The sale of the dairy business will therefore remove a unit that has proven dilutive to the group’s margin structure. It will also free resources and concentrate energy on BRF’s strategic drive to boost the performance of its meat business.

Last October, BRF launched a “business acceleration programme” focusing on four key areas: growing sales; reducing operating costs; reviewing administrative and distribution costs; and improving sourcing efficiency.

BRF has set its sights firmly on international development. The company is placing a “big bet” on expansion in the Middle East, North Africa and south-east Asia. BRF has indicated this will be achieved through organic sales growth and M&A.

In markets where BRF already has a foothold – such as Europe, Japan and Africa – management has indicated it is taking steps to “address challenges”. The company is also open to further global M&A and/or partnerships.

JP Morgan analyst Andrea Teixeira suggested the proceeds from the transaction will most likely be utilised to further BRF’s global aspirations.

“We believe BRF’s balance sheet will strengthen considerably, although from an already comfortable 2Q14 situation of BRL5.1bn net debt (1.5x EBITDA). This could be used to accelerate the company’s internationalisation strategy, with a smaller likelihood of an extraordinary dividend,” she wrote in an investor note. “We see BRF taking the right actions to improve profitability and returns, this sale being one of them.”

Global growth would also seem to be a key motivator from Lactalis’s perspective.

The French dairy was primarily Europe-leaning prior to its transformational 2011 move to take majority ownership of Parmalat. At the time, the family-owned business said it aimed to become more “international and diversified”.

Since Lactalis gained control of the Italian firm, with a majority of board seats and more than 80% of outstanding shares, Parmalat has invested in ramping up its global operations.

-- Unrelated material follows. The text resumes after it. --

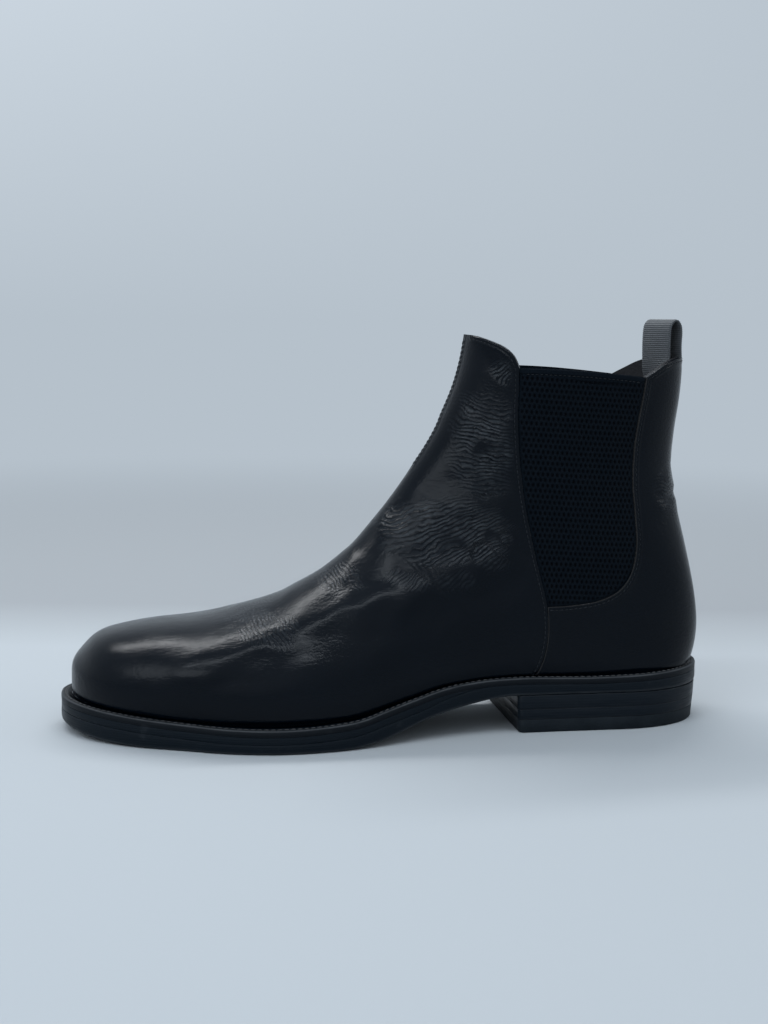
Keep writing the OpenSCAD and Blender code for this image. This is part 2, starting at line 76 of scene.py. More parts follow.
RIDGE_LINE = [(-150.4, 25), (-149.6, 31), (-146, 36.6), (-139, 43.6), (-130, 47.4), (-112, 50.9),
              (-90, 53.4), (-66, 59), (-43, 67.6), (-24, 80), (-8, 97), (7, 116), (22, 140),
              (30, 158), (34, 172), (36.5, 186), (38, 196)]
BACK_LINE = [(151.4, 28), (153.6, 35), (154.6, 45), (153.2, 60), (148, 84), (142.4, 106),
             (139.6, 124), (140.6, 140), (142.6, 158), (143.6, 176), (144, 184)]
LOW_SEAM = [(66, 27), (69.6, 36), (71.4, 46), (71, 60)]
GUSSET_FRONT = [(71, 60), (66, 81), (61.5, 102), (58.4, 124), (57, 148), (57.2, 171.3)]
GUSSET_REAR = [(71, 60), (83, 60.4), (97, 62.4), (107, 67.2), (113, 76), (115.2, 89), (114.4, 102),
               (113, 119), (114.2, 140), (118.5, 167.3)]
GUSSET_TOP = [(57.2, 171.3), (71.5, 171), (86, 170.3), (102, 169), (118.5, 167.3)]
FRONT_TOP = [(57.2, 171.3), (54.4, 177.2), (50, 181.2), (45, 183.6), (41.5, 185), (36, 187)]
BACK_TOP = [(118.5, 167.3), (123.8, 170.2), (131, 174), (137, 175.8), (143.7, 176.6)]

WELT_TOP = [(-155, 17), (-127, 14.5), (-100, 12.5), (-72, 11.5), (-50, 11.5), (-33, 12.2),
            (-20, 13.5), (-7, 17), (8, 21), (22, 24.5), (40, 26.5), (60, 27), (97, 26.3), (155, 28)]
TREAD = [(-155, 4.5), (-140, 1.8), (-122, 0.4), (-105, 0), (-35, 0), (-22, 0.6), (-8, 3.4),
         (3, 7.2), (14, 11), (34, 15.6), (BREAST_X - 2, HEEL_H), (155, HEEL_H)]
LATERAL_WIDTH = [(-155, 42), (-105, 46.5), (-78, 54), (-52, 56.5), (-20, 52), (10, 43.5),
                 (40, 37.5), (60, 36), (110, 36), (155, 36)]
MEDIAL_WIDTH = [(-155, 40), (-110, 45), (-80, 54.5), (-64, 55.5), (-40, 50), (-10, 38.5),
                (20, 31.5), (50, 32), (80, 35), (110, 36), (155, 36)]
MIDDLE_LINE = [(-155, 9), (-110, 4.5), (-60, 0.5), (0, 1), (60, 3), (155, 4.5)]
TOE_ROUND, TOE_POWER = -92, 2.25
HEEL_ROUND, HEEL_POWER = 110, 2.1
FEATHER_IN = [(-155, 4.6), (-110, 5.8), (-60, 6.6), (0, 5.5), (60, 4.4), (155, 3.6)]

# Against the fan's angle: half-width outside and inside, where the section is widest, how round
# its top is, how full its lower part is, and the middle's y.
SECTIONS = [(-90, 43, 41, 0.72, 0.86, 0.8, 9), (-80, 43.5, 43, 0.72, 0.88, 0.8, 4.5),
            (-70, 50, 50.5, 0.72, 0.92, 0.8, 1), (-62, 51.5, 49, 0.72, 0.98, 0.75, 0.5),
            (-55, 47.5, 42.5, 0.7, 1.05, 0.7, 0.7), (-48, 41.5, 36.5, 0.66, 1.1, 0.65, 1.5),
            (-41, 36.5, 34, 0.6, 1.08, 0.6, 3), (-34, 34.4, 34, 0.56, 1.02, 0.62, 4),
            (-27, 32.6, 32.6, 0.54, 1, 0.7, 4.4), (-20, 31, 31, 0.52, 0.98, 0.8, 4.5),
            (-12, 31.6, 31.6, 0.5, 0.96, 0.88, 4.5), (-7, 32, 32, 0.5, 0.96, 0.9, 4.5)]


# ---- Curves ----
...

Controversially, Parmalat purchased Lactalis Americas from its parent group. In Australia, Parmalat has acquired Harvey Fresh and Jindi. While in Brazil, the group already took on local cheese maker Balkis and is “nearing” an agreement to secure Lacteos Brasil, a dairy firm in receivership.

However, the BRF acquisition would take Parmalat’s operations to a whole new level in Brazil – a country in which the group would do well to increase its foothold.

According to research from Euromonitor International, the Brazilian dairy category witnessed broad-based growth in 2013. In the 12-month period, retail cheese sales rose 8%, drinking milk value growth totalled 13% and demand for yoghurt was also on the up.

Expansion of the category has been the result of rising disposable incomes in the market and increased awareness of health and wellness, the researchers suggest. These factors are expected to continue to drive through to 2018, with CAGR of 6% anticipated in cheese and drinking milk, while the CAGR for yoghurt is expected to rise by 8% in the period.

If the acquisition goes through, Parmalat will gain annual sales of BRL2.6bn in the country – an additional 10.3% market share. Following completion, the combined operations will make Parmalat one of the top three dairy manufacturers in the country. The firm will benefit from national distribution and improved local manufacturing capacity, as the deal includes 11 dairies as well as BRF’s brand stable. Significantly, the acquisition also provides Parmalat access to a local milk pool as BRF is currently supplied by more than 11,000 Brazilian farmers.

Between 2010 and 2014 Brazilian milk production grew by 11%. According to Preben Mikkelsen, a dairy industry consultant at PM Food & Dairy Consulting, a local milk supply will enable Parmalat to grow in the market even as increased local production reduces the sector’s reliance on imports. “The increasing production has diminished the import and from 2013 to the first six months of 2014, the import of WMP has been reduced by 48% and 42% for lactose,” Mikkelsen suggests.

Perhaps most profoundly the acquisition builds Lactalis’ regional profile and makes the group a stronger global company, Mikkelsen continues. “Lactalis is with the new acquisition a major player on all continents except in Asia where the company still has to make a substantial break-through.”

Could that be a case of watch this space?